ワルトブルグ城 その2

この城で行われていたという歌合戦とその伝説を用いて、ワーグナーはオペラ『タンホイザー』を作った。城の「歌の間」に大きく描かれている絵は、歌合戦の様子を描いたものとされ、19世紀中ごろ描かれたらしい。しかし、この絵の中には、とにかく、この城と関わりのある人物を、歴史の流れを無視してすべて混ぜて入れたらしく、中央には聖エリザベト、左脇にはルター、そして、真ん中あたりにはワーグナーや彼を保護したリスト、この城の再建を勧めたゲーテなどが描かれているらしい。残念ながら、現在、この歌の間は修繕中であり、撮影すべきものは他にはなかった。

ルターが聖書をドイツ語に翻訳した部屋。

ルターが使っていた机。奥に見えるのは暖炉。まず、一般的に言って、ルターが聖書をドイツ語に翻訳したことで、その後のドイツ語標準語形成に大きな影響を与えることとなる。当時の神聖ローマ帝国時代、各地はその地方を支配する有力豪族によって統治されていた。有力貴族は、神聖ローマ帝国の皇帝を選ぶ権利を持っていることから、「選帝侯」と呼ばれる。ルターをこの城にかくまったフリードリヒ3世もその選帝侯である。このように、各地は小さな国のようであり、各方言の違いが激しくなる。ルターは、当然、彼の育ったザクセン地方の方言によって聖書を翻訳したのであり、これによって、ザクセン地方の方言が中心となって、ドイツ語の標準語が形成されていったのである。

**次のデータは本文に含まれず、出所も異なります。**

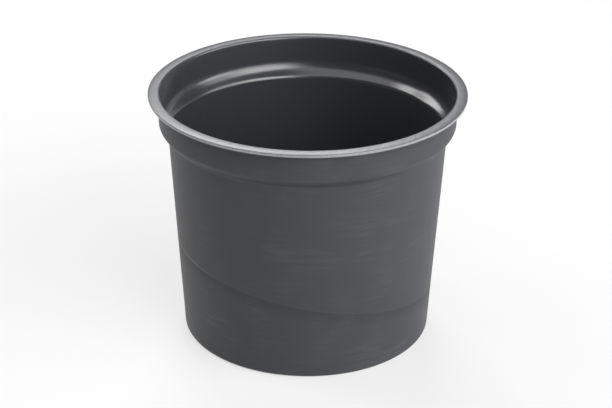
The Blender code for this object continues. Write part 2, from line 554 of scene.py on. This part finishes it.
def turned_cup(sizes, material):
    source = bpy.data.objects.new("cup_section", section_mesh(sizes))
    bpy.context.scene.collection.objects.link(source)
    nodes = source.modifiers.new("turned_cup", "NODES")
    nodes.node_group = cup_tree()
    set_inputs(nodes, {
        "Segments": SEGMENTS,
        "Longest Run": LONGEST_RUN,
        "Rim Radius": sizes.rim_diameter / 2,
        "Floor Radius": floor_radius(sizes),
        "Centre Hole Radius": sizes.centre_hole_diameter / 2,
        "Ridge Height": sizes.ridge_height,
        "Hole Count": sizes.hole_count,
        "Hole Radius": sizes.hole_diameter / 2,
        "Hole Circle": hole_circle_radius(sizes),
        "Warp": WARP,
        "Seed": WARP_SEED,
        "Plastic": material,
    })
    return plain_mesh(source, "cup_shell")


def round_pattern(tree, turn, height, scale_round, scale_down, detail, seed):
    """Noise that closes on itself round the cup, with its own scale round it and down it."""
    across, along = scale_round * tree.cosine(turn), scale_round * tree.sine(turn)
    return tree.noise(tree.vector(across, along, height * scale_down), 1.0, detail, seed)


def plastic_material(finish, sizes):
    """Charcoal plastic: satin, faintly mottled and scuffed, with draw marks and a paler, matt lip; painted
    light makes the inside paler, and painted highlight brightens the rub line and the trimmed edge.
    """
    material = bpy.data.materials.new("charcoal_plastic")
    material.use_nodes = True
    material.node_tree.nodes.clear()
    tree = Tree(material.node_tree)
    place = tree.node("ShaderNodeTexCoord", None, None, "Object")
    radius, turn, height = around(tree, place)
    rim = sizes.rim_diameter / 2

    mottle = tree.noise(place, MOTTLE_SCALE, 3.0, 1.0)
    grain = tree.noise(place, GRAIN_SCALE, 2.0, 2.0)
    scuffs = round_pattern(tree, turn, height, SCUFF_ROUND, SCUFF_DOWN, 2.0, 3.0)
    draw_marks = round_pattern(tree, turn, height, DRAW_ROUND, DRAW_DOWN, 2.0, 4.0)
    streaks = round_pattern(tree, turn + STREAK_SLANT * radius, height, STREAKS_ROUND, 0.0, 2.0, 5.0)

    x, y, z = tree.parts(place)
    above_rub = z + RUB_FALL[0] * x + RUB_FALL[1] * y - RUB_HEIGHT
    # The rub line's paleness is partly a real rubbed mark and partly a painted highlight, strongest towards
    # -X.
    strength = RUB_FAINTEST + (1.0 - RUB_FAINTEST) * tree.smooth(0.0 - x, *RUB_HIGHLIGHT_GAIN)
    rub_and_highlight = strength * (1.0 - tree.smooth(tree.size(above_rub), 0.0, RUB_HALF_WIDTH))
    band_under_line = tree.smooth(0.0 - above_rub, 0.0, RUB_HALF_WIDTH) * tree.smooth(above_rub, -RUB_BAND, 0.0)

    lip = tree.smooth(height, sizes.height - 0.5 * sizes.lip_gauge, sizes.height - 0.1 * sizes.lip_gauge)
    # The trimmed edge is paler partly in its own grey and partly as a painted highlight of the cut edge's
    # shine.
    trimmed = tree.smooth(radius, rim - 1.5 * sizes.cut_round, rim - 0.5 * sizes.cut_round)
    foot = tree.smooth(sizes.base_round - height, 0.0, sizes.base_round) * tree.smooth(mottle, *FOOT_WEAR)
    patches = tree.smooth(mottle, *MOTTLED_PATCH) * tree.smooth(scuffs, *SCUFFED_PATCH)
    inside = tree.node("ShaderNodeAttribute", {"attribute_name": "inner_side"}, None, "Fac")
    outside = 1.0 - inside

    # Paler share: mottling, wear at the foot and the lip are the plastic's own tone; the inside's share is
    # painted light, and the rub line's and trimmed edge's shares are partly painted highlight.
    paleness = tree.clamp(
        PATCH_PALENESS * patches * outside
        + INSIDE_PAINTED_LIGHT * inside
        + BAND_PALENESS * (1.0 - band_under_line) * outside
        + RUB_PALENESS_AND_HIGHLIGHT * rub_and_highlight * outside
        + FOOT_PALENESS * foot
        + lip * (LIP_PALENESS + LIP_STREAKING * (streaks - 0.5))
        + trimmed * (TRIM_PALENESS_AND_HIGHLIGHT + TRIM_SPECKLE * (grain - 0.5))
    )
    base = tree.node(
        "ShaderNodeMix",
        {"data_type": "RGBA"},
        {"Factor": paleness, "A": (*finish.plastic, 1.0), "B": (*finish.pale_wear_and_highlight, 1.0)},
        "Result",
    )
    clean = finish.roughness + inside * (finish.inner_roughness - finish.roughness)
    worn = MOTTLE_ROUGHNESS * (mottle - 0.5) + SCUFF_ROUGHNESS * (scuffs - 0.5)
    roughness = clean + worn + BAND_ROUGHNESS * band_under_line * outside + lip * (finish.lip_roughness - clean)
    relief = (
        GRAIN_DEPTH * grain
        + RUB_DEPTH * rub_and_highlight * outside
        + SCUFF_DEPTH * scuffs * (1.0 - lip)
        + DRAW_DEPTH * draw_marks * (1.0 - lip)
        + STREAK_DEPTH * streaks * lip
    )
    bump = {"Strength": 1.0, "Distance": 1.0, "Height": relief}
    normal = tree.node("ShaderNodeBump", None, bump, "Normal")
    skin = tree.clamp(inside * (1.0 - lip) + trimmed) * finish.inner_gloss
    shader = tree.node("ShaderNodeBsdfPrincipled", None, {
        "Base Color": base,
        "Roughness": roughness,
        "IOR": finish.refraction,
        "Coat Weight": skin,
        "Coat Roughness": finish.inner_roughness,
        "Normal": normal,
    })
    tree.node("ShaderNodeOutputMaterial", None, {"Surface": shader})
    return material


class CUP_OT_shell(bpy.types.Operator):
    """Turns the cup from its section and gives it its plastic"""

    bl_idname = "cup.shell"
    bl_label = "Make the cup"

    def execute(self, context):
        scene = context.scene
        material = plastic_material(scene.cup_finish, scene.cup_sizes)
        cup = turned_cup(scene.cup_sizes, material)
        cup.data.shade_smooth()
        cup.data.set_sharp_from_angle(angle=SHARP_EDGE)
        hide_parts("cup_body")
        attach(cup, "root")
        return {"FINISHED"}


def stage_material(look):
    """Pale floor that reads as white paper, keeps the object's shadow and is clear from below."""
    material = bpy.data.materials.new("pale_floor")
    material.use_nodes = True
    material.node_tree.nodes.clear()
    tree = Tree(material.node_tree)
    rays = [
        tree.node("ShaderNodeLightPath", None, None, name)
        for name in ("Is Camera Ray", "Is Glossy Ray", "Is Transmission Ray")
    ]
    seen = tree.clamp(rays[0] + rays[1] + rays[2])
    paper = tree.node("ShaderNodeBsdfDiffuse", None, {"Color": (*look.floor, 1.0)})
    white = tree.node("ShaderNodeEmission", None, {"Color": WHITE, "Strength": 1.0})
    top = tree.node("ShaderNodeMixShader", None, {0: seen * PAPER_WHITE, 1: paper, 2: white})
    below = tree.node("ShaderNodeNewGeometry", None, None, "Backfacing")
    clear = tree.node("ShaderNodeBsdfTransparent")
    mixed = tree.node("ShaderNodeMixShader", None, {0: below, 1: top, 2: clear})
    tree.node("ShaderNodeOutputMaterial", None, {"Surface": mixed})
    return material


def add_floor(look):
    """A wide level sheet. The cup stands on it, shades it and shows it in its shine."""
    mesh = bpy.data.meshes.new("floor")
    plane = bmesh.new()
    bmesh.ops.create_grid(plane, x_segments=1, y_segments=1, size=FLOOR_SIZE / 2)
    plane.to_mesh(mesh)
    plane.free()
    floor = bpy.data.objects.new("floor", mesh)
    bpy.context.scene.collection.objects.link(floor)
    mesh.materials.append(stage_material(look))
    return floor


def set_world():
    """Dim plain grey all round, so that the shine comes from the panels."""
    world = bpy.data.worlds.new("studio")
    bpy.context.scene.world = world
    world.use_nodes = True
    world.node_tree.nodes.clear()
    tree = Tree(world.node_tree)
    background = tree.node("ShaderNodeBackground", None, {"Color": WHITE, "Strength": WORLD_GREY})
    tree.node("ShaderNodeOutputWorld", None, {"Surface": background})


def direction(azimuth, elevation):
    """Unit vector from the cup. Azimuth 0 is towards the camera, and 90 degrees is to its right."""
    return Vector((
        math.sin(azimuth) * math.cos(elevation),
        -math.cos(azimuth) * math.cos(elevation),
        math.sin(elevation),
    ))


def add_light(name, azimuth, elevation, wide, tall, radiance):
    """A rectangular soft light aimed at the cup."""
    lamp = bpy.data.lights.new(name, "AREA")
    lamp.shape = "RECTANGLE"
    lamp.size = 2 * LIGHT_DISTANCE * math.tan(math.radians(wide) / 2)
    lamp.size_y = 2 * LIGHT_DISTANCE * math.tan(math.radians(tall) / 2)
    lamp.energy = radiance * math.pi * lamp.size * lamp.size_y
    obj = bpy.data.objects.new(name, lamp)
    bpy.context.scene.collection.objects.link(obj)
    away = direction(math.radians(azimuth), math.radians(elevation))
    target = Vector((0.0, 0.0, (BOX_LOW.z + BOX_HIGH.z) / 2))
    obj.location = target + away * LIGHT_DISTANCE
    obj.rotation_euler = away.to_track_quat("Z", "Y").to_euler()
    return obj


def camera_rotation(look):
    """Rows are the picture's right, down and forward directions, turned by pitch, then yaw, then roll."""
    pitch = Matrix((
        (1.0, 0.0, 0.0),
        (0.0, -math.sin(look.camera_pitch), -math.cos(look.camera_pitch)),
        (0.0, math.cos(look.camera_pitch), -math.sin(look.camera_pitch)),
    ))
    cos_yaw, sin_yaw = math.cos(-look.camera_yaw), math.sin(-look.camera_yaw)
    yaw = Matrix(((cos_yaw, 0.0, -sin_yaw), (0.0, 1.0, 0.0), (sin_yaw, 0.0, cos_yaw)))
    cos_roll, sin_roll = math.cos(look.camera_roll), math.sin(look.camera_roll)
    roll = Matrix(((cos_roll, -sin_roll, 0.0), (sin_roll, cos_roll, 0.0), (0.0, 0.0, 1.0)))
    right, down, forward = roll @ yaw @ pitch
    return Matrix((right, -down, -forward)).transposed()


def add_camera(look):
    data = bpy.data.cameras.new("camera")
    data.sensor_width = 36.0
    data.lens = look.lens
    data.clip_start, data.clip_end = 0.01, 20.0
    camera = bpy.data.objects.new("camera", data)
    bpy.context.scene.collection.objects.link(camera)
    place = camera_rotation(look).to_4x4()
    place.translation = Vector((
        0.0,
        -look.camera_distance * math.cos(look.camera_elevation),
        BOX_HIGH.z + look.camera_distance * math.sin(look.camera_elevation),
    ))
    camera.matrix_world = place
    bpy.context.scene.camera = camera
    return camera


class CUP_OT_studio(bpy.types.Operator):
    """Lays the pale floor, hangs the soft lights and sets the camera"""

    bl_idname = "cup.studio"
    bl_label = "Set up the studio"

    def execute(self, context):
        look = context.scene.cup_studio
        add_floor(look)
        set_world()
        for light in LIGHTS:
            add_light(*light)
        add_camera(look)
        context.scene.view_settings.view_transform = "Standard"
        return {"FINISHED"}


class CUP_PT_panel(bpy.types.Panel):
    """Sizes, finish and studio of the seedling cup"""

    bl_idname = "CUP_PT_panel"
    bl_label = "Seedling cup"
    bl_space_type = "VIEW_3D"
    bl_region_type = "UI"
    bl_category = "Cup"

    def draw(self, context):
        for group in (context.scene.cup_sizes, context.scene.cup_finish, context.scene.cup_studio):
            box = self.layout.box()
            for name in group.__annotations__:
                box.prop(group, name)
        for operator in OPERATORS:
            self.layout.operator(operator.bl_idname)


GROUPS = {"cup_sizes": CupSizes, "cup_finish": CupFinish, "cup_studio": StudioLook}
OPERATORS = (CUP_OT_shell, CUP_OT_studio)


def register():
    for name, group in GROUPS.items():
        bpy.utils.register_class(group)
        setattr(bpy.types.Scene, name, bpy.props.PointerProperty(type=group))
    for made in (*OPERATORS, CUP_PT_panel):
        bpy.utils.register_class(made)


def unregister():
    for made in reversed((*OPERATORS, CUP_PT_panel)):
        bpy.utils.unregister_class(made)
    for name, group in reversed(GROUPS.items()):
        delattr(bpy.types.Scene, name)
        bpy.utils.unregister_class(group)


def main():
    register()
    bpy.ops.cup.shell()
    bpy.ops.cup.studio()


if __name__ == "__main__":
    main()
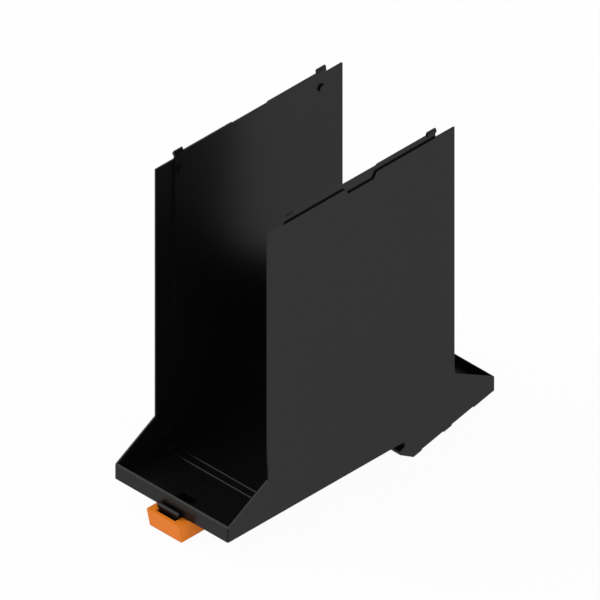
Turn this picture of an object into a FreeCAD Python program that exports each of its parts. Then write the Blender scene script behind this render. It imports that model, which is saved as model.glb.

キリスト教がローマ帝国の国教となったため、聖書はラテン語に翻訳された。しかし、ラテン語訳には言葉の面で問題があり、また、ドイツの一般人には読むことのできない言葉である。ルターは、聖書の原典であるギリシャ語からドイツ語に翻訳した。このような、今まで行われていなかったことを、それも、これからのことがまったくわからない環境において行なう、ということは、ルターにとっても精神的に圧迫されることであったことは容易に想像がつく。そのような中、ルターは悪魔の姿を部屋の壁に見てしまい、とっさに手元にあったインクのビンを壁に投げつけた。この写真の中央部分にそのインクの跡があったと思われるが、以前よりこの部屋に来た観光客によって壁は完全に削られてしまっている。

城の中に展示されていたルターの書き込みのある聖書。ルターの訳したドイツ語訳聖書が印刷された後、次に改訂する時、ここはこのように直してほしい、という意図をもって書き記されたものだという。